I was thrilled to see a big yellow collection of David Boswell's meanly funny comics as Reid Fleming, World's Toughest Milkman, Volume One. Terry Pratchett's I Shall Wear Midnight was another vital and thoughtful novel from one of the masters of modern fantasy. Denys Wortman's New York was an amazing rediscovery -- from James Sturm and Brandon Elston of the Center for Cartoon Studies -- of an incredibly vital, but now forgotten, cartoonist of the mid-20th century. I might wish that Bill Bryson would write slightly different books, but his At Home was still a joy to read from beginning to end. The latest translation from Osamu Tezuka's vast backlist of incredible graphic novels was the dark family saga Ayako. And the book of the month, I'm afraid, is a slight cheat: I'm not quite done with Eddie Campbell's Alec: "The Years Have Pants", a massive compendium of his autobiographical comics from the past thirty years, but that's entirely because I spent most of today (the last of 2010) typing the words you see above.

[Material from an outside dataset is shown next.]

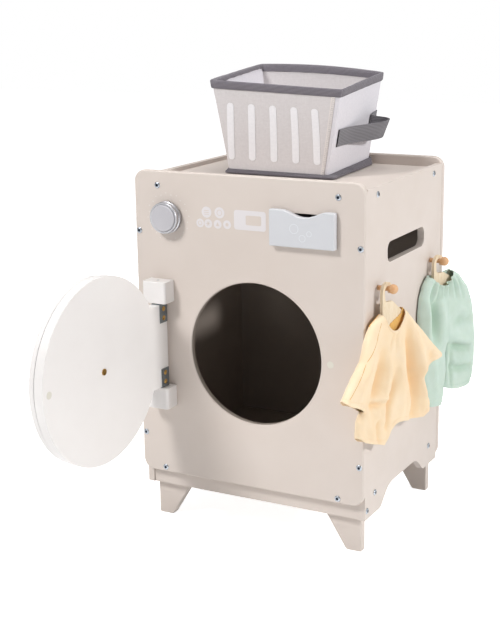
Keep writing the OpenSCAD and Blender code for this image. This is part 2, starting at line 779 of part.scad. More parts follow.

Alec can't wait for my best of 2011 list; even if I don't manage to finish it by midnight tonight (and I might!), It's on this year's list.
And the compiled Favorite Books of 2010, arranged alphabetically:
- 12 by Manix Abrera
- Alec: "The Years Have Pants" by Eddie Campbell
- Bitter Seeds by Ian Tregillis
- The Cartoon History of the Modern World, Part II by Larry Gonick
- Fifty Years of Playboy Cartoons by Gahan Wilson
- The Fuller Memorandum by Charles Stross
- Game of Cages by Hary Connolly
- Hespira by Matthew Hughes
- Richard Stark's Parker: The Outfit by Darwyn Cooke
- Shades of Grey by Jasper Fforde
- Solar by Ian McEwan
- Trese: Mass Murders by Budjette Tan and KaJo Baldisimo
 These two conditions, of course, apply exactly never.